Ministers wrong on refugees

By Sophie Morris, Kimina Lyall, Dennis Shanahan and Stuart Rintoul
The Australian
November 14, 2003

DEFENCE force records show 14 Kurds expelled from Australian waters clearly identified themselves as refugees and declared they wanted to stay, directly contradicting government claims.

Immigration Minister Amanda Vanstone released a letter from the People Smuggling Taskforce yesterday, confirming she and Foreign Minister Alexander Downer were wrong when they said on Sunday that the men had not claimed asylum.

The men told defence personnel they were Kurdish refugees who wanted to go to Australia because Turkey "was no good", according to defence records provided on Tuesday to the taskforce.

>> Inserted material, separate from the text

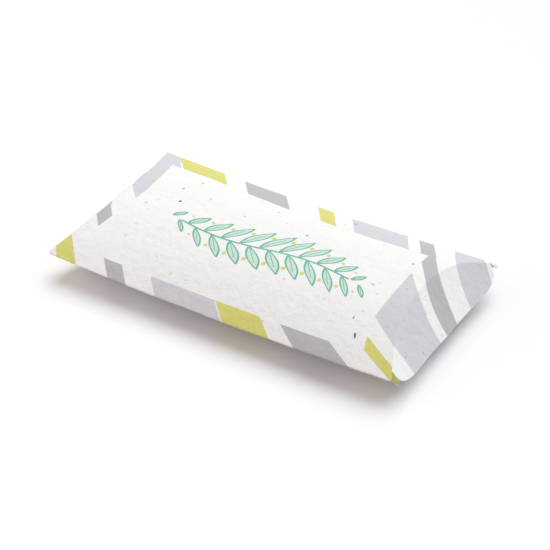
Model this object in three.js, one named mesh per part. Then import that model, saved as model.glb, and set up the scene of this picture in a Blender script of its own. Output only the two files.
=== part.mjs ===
// Pillow box folded from one sheet of handmade seed paper, lying on its belly.
// Millimetres, +X along the box towards the sprung end, -Y the front fold, +Z up,
// origin on the ground under the middle of the box.
import * as THREE from 'three';

// Overall sizes, fold to fold and over the board
const boxLength = 182;
const boxWidth = 100;
const boxHeight = 27;
const boardThickness = 0.5;

// Shape of the two panels
const endScoreDepth = 13.5; // how far the curved end score cuts into the panel at its middle
const restStripWidth = 8; // flat strip along the belly, and along the crown
const foldSag = 2.2; // how far the long folds hang below their corners at mid-length

// Clearances between pieces of board
const scoreGap = 0.4; // across a score line
const seatGap = 0.05; // between glued layers

// End flaps: a length is measured down the flap from its score, a lean is outward from upright
const outerFlapTipGap = 2; // by which an outer flap is shorter than the box is high
const outerFlapInset = 4; // from the long fold to an outer flap's side
const innerFlapLength = 12;
const innerFlapInset = 6; // from the long fold to an inner flap's side
const flapBluntness = 0.5; // lower values keep a flap longer towards its sides
const flapRootStrip = 1.2; // least length of a flap, at its sides
const earRelief = 0.6; // slot between an outer flap's side and the ear beside it
const earInset = 0.5; // from the long fold to the ear
const frontEar = { length: 4.4, lean: 60 };
const backEar = { length: 3.2, lean: 36 };
const closedOuterLean = 5;
const closedInnerLean = -6;
const sprungOuterLean = 36;
const sprungInnerLean = 10;

// Glued seam along the back fold
const tabWidth = 11;
const tabFoldInset = 2.2;
const tabEndInset = 14;
const tabEndTaper = 6;
const glueThickness = 0.2;
const glueWidth = 6;
const glueInset = 4;
const glueEndInset = 24;

// Facets
const arcFacets = 14;
const lengthFacets = 12;
const flapFacets = 30;
const earFacets = 8;
const seamFacets = 6;
const tangentStep = 0.01; // between the points that give a score line's direction

const halfLength = boxLength / 2;
const halfWidth = boxWidth / 2;
const halfHeight = boxHeight / 2;
const halfStrip = restStripWidth / 2;
const outerFlapLength = boxHeight - outerFlapTipGap;
const outerFlapHalfWidth = halfWidth - outerFlapInset;
const innerFlapHalfWidth = halfWidth - innerFlapInset;
const arcSpan = halfWidth - halfStrip;
const arcRadius = (arcSpan ** 2 + halfHeight ** 2) / (2 * halfHeight);
const degrees = Math.PI / 180;

// The section of a panel is a flat strip with an arc on each side that runs down to the fold.
// share is 1 on the strip and 0 at the fold line.
function shareOfHeight(turn) {
  return 1 - (arcRadius * (1 - Math.cos(turn))) / halfHeight;
}

function turnAt(y) {
  return Math.asin(Math.max(0, Math.abs(y) - halfStrip) / arcRadius);
}

function sagAt(x, share) {
  return -foldSag * (1 - (x / halfLength) ** 2) * (1 - share);
}

// A point of a panel, at an arc angle from the strip and a depth below the outer face.
// up is 1 for the top panel and -1 for the bottom one, across is the side of the strip.
function panelPoint(x, turn, across, depth, up) {
  const share = shareOfHeight(turn);
  const y = across * (halfStrip + (arcRadius - depth) * Math.sin(turn));
  const z = halfHeight - arcRadius + (arcRadius - depth) * Math.cos(turn);
  return new THREE.Vector3(x, y, halfHeight + up * z + sagAt(x, share));
}

// The arc angle at which a face of the board stops, half a score gap from the fold plane
function turnAtFold(depth) {
  return Math.acos((arcRadius - halfHeight + scoreGap / 2) / (arcRadius - depth));
}

function scoreX(share) {
  return halfLength - endScoreDepth * share;
}

// Shortening of the inner face where two pieces of board meet at a score
function mitre(lean) {
  const fold = Math.PI / 2 - lean * degrees;
  return boardThickness * Math.tan(fold / 2);
}

// Joins an outer and an inner grid of points of the same size into one closed sheet
function sheetFromGrids(outer, inner) {
  const rows = outer.length;
  const columns = outer[0].length;
  const positions = [...outer.flat(), ...inner.flat()].flatMap((point) => point.toArray());
  const at = (face, row, column) => face * rows * columns + row * columns + column;
  const index = [];
  const quad = (a, b, c, d) => index.push(a, b, c, a, c, d);
  for (let row = 0; row < rows - 1; row += 1) {
    for (let column = 0; column < columns - 1; column += 1) {
      quad(at(0, row, column), at(0, row, column + 1), at(0, row + 1, column + 1), at(0, row + 1, column));
      quad(at(1, row, column), at(1, row + 1, column), at(1, row + 1, column + 1), at(1, row, column + 1));
    }
    const last = columns - 1;
    quad(at(0, row, 0), at(0, row + 1, 0), at(1, row + 1, 0), at(1, row, 0));
    quad(at(0, row, last), at(1, row, last), at(1, row + 1, last), at(0, row + 1, last));
  }
  for (let column = 0; column < columns - 1; column += 1) {
    const last = rows - 1;
    quad(at(0, 0, column), at(1, 0, column), at(1, 0, column + 1), at(0, 0, column + 1));
    quad(at(0, last, column), at(0, last, column + 1), at(1, last, column + 1), at(1, last, column));
  }
  const geometry = new THREE.BufferGeometry();
  geometry.setAttribute('position', new THREE.Float32BufferAttribute(positions, 3));
  geometry.setIndex(volumeOf(positions, index) > 0 ? index : index.reverse());
  geometry.computeVertexNormals();
  return geometry;
}

function volumeOf(positions, index) {
  const corner = (i) => new THREE.Vector3().fromArray(positions, 3 * index[i]);
  let volume = 0;
  for (let i = 0; i < index.length; i += 3) {
    volume += corner(i).dot(corner(i + 1).cross(corner(i + 2))) / 6;
  }
  return volume;
}

// The arc angles of a panel's columns, from the front fold over the strip to the back fold
function panelColumns(depth) {
  const fold = turnAtFold(depth);
  const columns = [];
  for (let step = arcFacets; step >= 0; step -= 1) {
    columns.push({ turn: (fold * step) / arcFacets, across: -1 });
  }
  for (let step = 0; step <= arcFacets; step += 1) {
    columns.push({ turn: (fold * step) / arcFacets, across: 1 });
  }
  return columns;
}

// A panel runs between its two long folds and its two curved end scores
function panelGeometry(up, leftLean, rightLean) {
  const face = (depth) => {
    const rows = [];
    for (let station = 0; station <= lengthFacets; station += 1) {
      rows.push(panelColumns(depth).map(({ turn, across }) => {
        const end = scoreX(shareOfHeight(turn)) - scoreGap / 2;
        const inward = depth > 0 ? 1 : 0;
        const left = -end + inward * mitre(leftLean);
        const right = end - inward * mitre(rightLean);
        return panelPoint(THREE.MathUtils.lerp(left, right, station / lengthFacets), turn, across, depth, up);
      }));
    }
    return rows;
  };
  return sheetFromGrids(face(0), face(boardThickness));
}

// A point of the curved score at one end of a panel
function scorePoint(y, up, end) {
  const share = shareOfHeight(turnAt(y));
  const x = end * scoreX(share);
  return new THREE.Vector3(x, y, halfHeight * (1 + up * share) + sagAt(x, share));
}

// A flap hangs from the score of its panel: each line of it runs straight from the score
function flapGeometry({ up, end, places, lengthAt, lean }) {
  const along = new THREE.Vector3(end * Math.sin(lean * degrees), 0, -up * Math.cos(lean * degrees));
  const outer = [[], []];
  const inner = [[], []];
  for (const y of places) {
    const across = scorePoint(y + tangentStep, up, end).sub(scorePoint(y - tangentStep, up, end));
    const inward = across.cross(along).normalize();
    inward.multiplyScalar(-end * Math.sign(inward.x) * boardThickness);
    const root = scorePoint(y, up, end).addScaledVector(along, scoreGap / 2);
    const tip = scorePoint(y, up, end).addScaledVector(along, lengthAt(y));
    outer[0].push(root);
    outer[1].push(tip);
    inner[0].push(root.clone().addScaledVector(along, mitre(lean)).add(inward));
    inner[1].push(tip.clone().add(inward));
  }
  return sheetFromGrids(outer, inner);
}

// Places across a flap, closer together near its sides, where its edge turns in
function placesAcross(reach, count) {
  return Array.from({ length: count + 1 }, (_, i) => -reach * Math.cos((Math.PI * i) / count));
}

// How much of a flap's full length is left at a place, for a flap with rounded sides
function fullness(y, reach) {
  return Math.max(0, 1 - (y / reach) ** 2) ** flapBluntness;
}

function outerFlapGeometry(end, lean) {
  const reach = outerFlapHalfWidth;
  const lengthAt = (y) => Math.max(flapRootStrip, outerFlapLength * fullness(y, reach));
  return flapGeometry({ up: 1, end, places: placesAcross(reach, flapFacets), lengthAt, lean });
}

function innerFlapGeometry(end, lean) {
  const reach = innerFlapHalfWidth;
  const lengthAt = (y) => Math.max(flapRootStrip, innerFlapLength * fullness(y, reach));
  return flapGeometry({ up: -1, end, places: placesAcross(reach, flapFacets), lengthAt, lean });
}

// An ear is the rounded corner of the top panel's end, between the outer flap's side and the
// long fold. side is -1 at the front fold and 1 at the back fold.
function earGeometry(end, side, { length, lean }) {
  const start = outerFlapHalfWidth + earRelief;
  const reach = (halfWidth - earInset - start) / 2;
  const middle = start + reach;
  const places = placesAcross(reach, earFacets).map((offset) => side * middle + offset);
  const lengthAt = (y) => flapRootStrip
    + (length - flapRootStrip) * fullness(y - side * middle, reach);
  return flapGeometry({ up: 1, end, places, lengthAt, lean });
}

// A layer under the top panel beside the back fold, such as the tab and its glue
function seamLayer({ depth, thickness, from, width, endInset, taper }) {
  const face = (faceDepth) => {
    const rows = [];
    for (let station = 0; station <= lengthFacets; station += 1) {
      const row = [];
      for (let step = 0; step <= seamFacets; step += 1) {
        const y = halfWidth - from - (width * step) / seamFacets;
        const reach = halfLength - endInset - (taper * step) / seamFacets;
        const x = THREE.MathUtils.lerp(-reach, reach, station / lengthFacets);
        row.push(panelPoint(x, turnAt(y), 1, faceDepth, 1));
      }
      rows.push(row);
    }
    return rows;
  };
  return sheetFromGrids(face(depth), face(depth + thickness));
}

function paper(color) {
  return new THREE.MeshStandardMaterial({ color, roughness: 0.92, metalness: 0 });
}

const printedPaper = paper(0xf4f2ee);
const barePaper = paper(0xeeebe4);
const glue = new THREE.MeshStandardMaterial({ color: 0xe9e4d2, roughness: 0.4, metalness: 0 });

const box = new THREE.Group();

function addPiece(name, geometry, material) {
  const mesh = new THREE.Mesh(geometry, material);
  mesh.name = name;
  box.add(mesh);
}

addPiece('top_panel', panelGeometry(1, closedOuterLean, sprungOuterLean), printedPaper);
addPiece('bottom_panel', panelGeometry(-1, closedInnerLean, sprungInnerLean), printedPaper);
addPiece('left_outer_flap', outerFlapGeometry(-1, closedOuterLean), printedPaper);
addPiece('right_outer_flap', outerFlapGeometry(1, sprungOuterLean), printedPaper);
addPiece('left_inner_flap', innerFlapGeometry(-1, closedInnerLean), printedPaper);
addPiece('right_inner_flap', innerFlapGeometry(1, sprungInnerLean), printedPaper);
addPiece('front_corner_ear', earGeometry(1, -1, frontEar), printedPaper);
addPiece('back_corner_ear', earGeometry(1, 1, backEar), printedPaper);

const glueDepth = boardThickness + seatGap;
addPiece('seam_glue', seamLayer({
  depth: glueDepth,
  thickness: glueThickness,
  from: glueInset,
  width: glueWidth,
  endInset: glueEndInset,
  taper: 0,
}), glue);
addPiece('glue_tab', seamLayer({
  depth: glueDepth + glueThickness + seatGap,
  thickness: boardThickness,
  from: tabFoldInset,
  width: tabWidth,
  endInset: tabEndInset,
  taper: tabEndTaper,
}), barePaper);

export default box;
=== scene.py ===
import math

import bmesh
import bpy
from mathutils import Matrix, Vector


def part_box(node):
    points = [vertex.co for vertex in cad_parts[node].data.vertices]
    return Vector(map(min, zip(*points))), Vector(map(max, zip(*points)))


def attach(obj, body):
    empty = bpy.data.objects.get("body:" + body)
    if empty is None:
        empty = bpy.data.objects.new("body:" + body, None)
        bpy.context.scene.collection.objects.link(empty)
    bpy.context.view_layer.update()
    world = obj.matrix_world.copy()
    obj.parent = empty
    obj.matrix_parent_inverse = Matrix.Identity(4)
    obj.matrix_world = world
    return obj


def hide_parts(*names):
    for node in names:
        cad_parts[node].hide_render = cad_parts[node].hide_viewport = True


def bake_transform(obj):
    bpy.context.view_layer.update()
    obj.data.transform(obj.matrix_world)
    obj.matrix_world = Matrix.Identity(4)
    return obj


# A pillow box of handmade seed paper, folded from one sheet and lying on its belly.
# Metres, +X towards the sprung end, -Y the front fold, +Z up.

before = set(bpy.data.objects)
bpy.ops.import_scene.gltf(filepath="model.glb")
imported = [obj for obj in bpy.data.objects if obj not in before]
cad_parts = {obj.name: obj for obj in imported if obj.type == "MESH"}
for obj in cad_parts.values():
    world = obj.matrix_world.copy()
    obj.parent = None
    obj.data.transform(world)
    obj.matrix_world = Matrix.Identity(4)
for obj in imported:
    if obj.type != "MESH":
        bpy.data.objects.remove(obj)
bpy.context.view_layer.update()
print("frame loaded")

mm = 0.001

boxShape = {
    "Length": 182 * mm,
    "Width": 100 * mm,
    "Height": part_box("top_panel")[1].z,
    "Score Depth": 13.5 * mm,  # how far the curved end score cuts into the panel
    "Strip Width": 8 * mm,  # flat strip along the belly and the crown
    "Fold Sag": 2.2 * mm,
    "Corner Reach": 2.6 * mm,  # of the worn rounding at the sleeve's four corners, across and along
    "Corner Cut": 1.6 * mm,
}
boardThickness = 0.5 * mm


class Wire:
    # one socket of a node tree, so that sums on it read as sums
    def __init__(self, bench, socket):
        self.bench = bench
        self.socket = socket

    def math(self, operation, *others, clamp=False):
        inputs = dict(enumerate((self, *others)))
        return self.bench.add("ShaderNodeMath", {"operation": operation, "use_clamp": clamp}, inputs)

    def after(self, operation, other):
        return self.bench.add("ShaderNodeMath", {"operation": operation}, {0: other, 1: self})

    def __add__(self, other):
        return self.math("ADD", other)

    def __radd__(self, other):
        return self.after("ADD", other)

    def __sub__(self, other):
        return self.math("SUBTRACT", other)

    def __rsub__(self, other):
        return self.after("SUBTRACT", other)

    def __mul__(self, other):
        return self.math("MULTIPLY", other)

    def __rmul__(self, other):
        return self.after("MULTIPLY", other)

    def __truediv__(self, other):
        return self.math("DIVIDE", other)

    def __rtruediv__(self, other):
        return self.after("DIVIDE", other)

    def __pow__(self, other):
        return self.math("POWER", other)

    def __neg__(self):
        return self.math("MULTIPLY", -1.0)

    def __abs__(self):
        return self.math("ABSOLUTE")

    def most(self, other):
        return self.math("MAXIMUM", other)

    def least(self, other):
        return self.math("MINIMUM", other)

    def over(self, softness):  # 1 where the value is above zero, with a soft edge
        return (self / softness).math("ADD", 0.5, clamp=True)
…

The People Smuggling Taskforce is the group of bureaucrats who co-ordinate the Government's response to boat arrivals.

One of the 14 Kurds pointed at the word "refugee" in an English/Turkish dictionary.

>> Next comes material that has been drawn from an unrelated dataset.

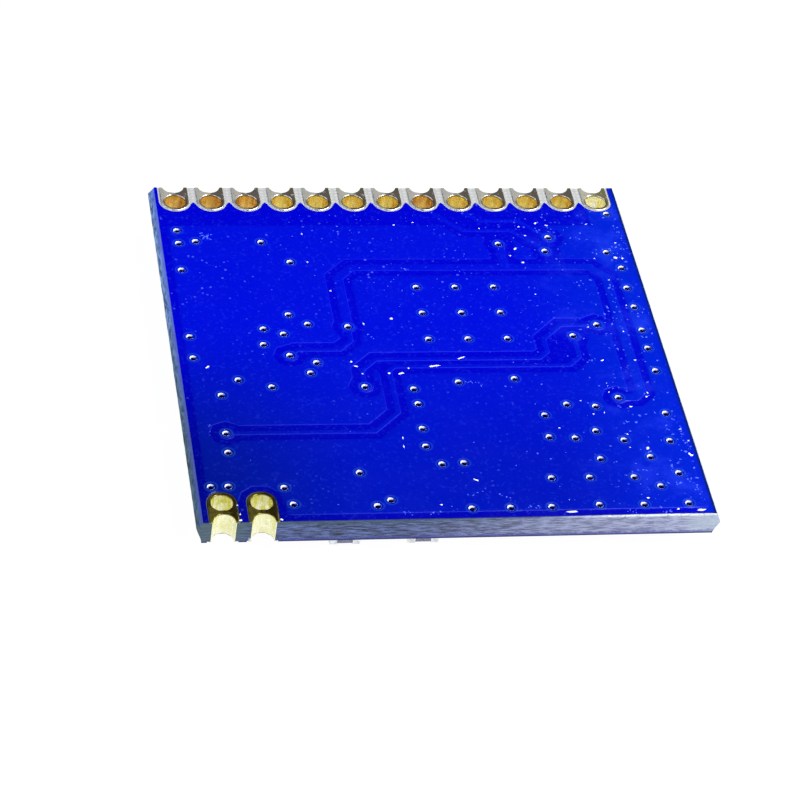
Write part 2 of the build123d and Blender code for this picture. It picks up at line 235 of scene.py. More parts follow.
def solderMaskMaterial():
    # Blue epoxy solder mask, screen printed and baked: a deep glossy blue skin, darker over
    # bare laminate, with a soft orange peel and pale specks of dust. Painted shade darkens it
    # towards the front, the left and along its right edge; a painted sheen lies over its right
    # side, and painted highlights lie on the copper's edges and round the vias
    look = {
        "overCopper": "#000CCA", "nearTone": "#0012AA", "leftTone": "#001282",
        "rightTone": "#001FC4", "speck": "#6A84FF", "haze": "#2C50FF", "halo": "#2E70A4",
        "edge": "#34366E", "snapped": "#061E56",
        "moat": (0.5, 0.14, 0.91, 1.0),  # what bare laminate leaves of each colour
        "gloss": 0.2, "snappedGloss": 0.05, "thinShare": 0.21, "hazeShare": 0.26,
        "grainShare": 0.13, "haloShare": 0.22, "speckSize": 0.30,
        "peelMm": 0.35, "mottleMm": 1.5, "patchMm": 2.2, "speckMm": 0.15, "grainMm": 0.11,
    }
    material, shader, add, spot = newMaterial("blue_solder_mask_printed", look, IOR=1.5)
    x, y, _ = add("SeparateXYZ", [spot]).node.outputs
    outward = add("NewGeometry", out="Normal")
    rightness = add("MapRange", [x, 3.0, 8.5], **soft)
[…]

The records, outlined in a letter from taskforce chairman Ed Killesteyn - deputy secretary of the Immigration Department - corroborate claims the Kurdish men have made since reaching Indonesia.

But Senator Vanstone insisted the new information - released only after media reports the men had claimed asylum - was not relevant, because Melville Island, where they came ashore, had been retrospectively removed from the migration zone.

Labor and the minor parties yesterday accused the Howard Government of deceiving the public in the same way it had with false claims in 2001 that asylum-seekers had thrown children overboard.

In London, speaking before Senator Vanstone released the letter, Opposition Leader Simon Crean called on the Government to "come clean" about events surrounding the arrival of the boat, Minasa Bone.

The Democrats and Greens have called for a Senate inquiry and Mr Crean said this might be necessary if answers were not forthcoming in parliament.

Speaking in London, Mr Crean suggested asylum-seekers should be removed only after being assessed and found not to be refugees.

Senator Vanstone denied returning the boat to Indonesia had fuelled tensions with Jakarta, rejecting a claim from Indonesian Immigration Department spokesman Ade Dachlan that Australia was treating its northern neighbour as a "dumping ground".

Indonesian Justice Minister Yusril Ihza Mahendra also sought to diffuse tensions, saying if boats came from Indonesia, Australia had a right to send them back, but Indonesia could refuse to take them. "If they cross the border and they are in Australian territory, I think this is the responsibility of the Australian Government," Mr Mahendra said.

Rejecting the UN High Commissioner for Refugees's criticism of the Government's expulsion of the boat, Senator Vanstone said she was "surprised and disappointed" by the comments, given the organisation received government funding to process asylum claims in Indonesia.

The Australian ambassador to Geneva Mike Smith visited UNHCR headquarters to relay the Government's anger, while regional representative Michel Gabaudan was called in for a meeting with immigration officials in Canberra.

The funding Senator Vanstone referred to was for processing asylum claims in Indonesia, not for dealing with asylum-seekers who made it to Australia, Mr Gabaudan said.

The Kurds remained in immigration detention in Jakarta as the UNHCR sought access to them. One of the men, Ali Kizil, complained that Australian "soldiers" had not provided ample food or medicine and had denied them raincoats.

"Five to six soldiers came with guns and treated us as if we were terrorists or something," Mr Kizil said.

Before her press conference was curtailed by a confrontation with an angry student at Melbourne University, Senator Vanstone said the men received three "culturally sensitive" meals a day from the navy after they arrived at Melville Island.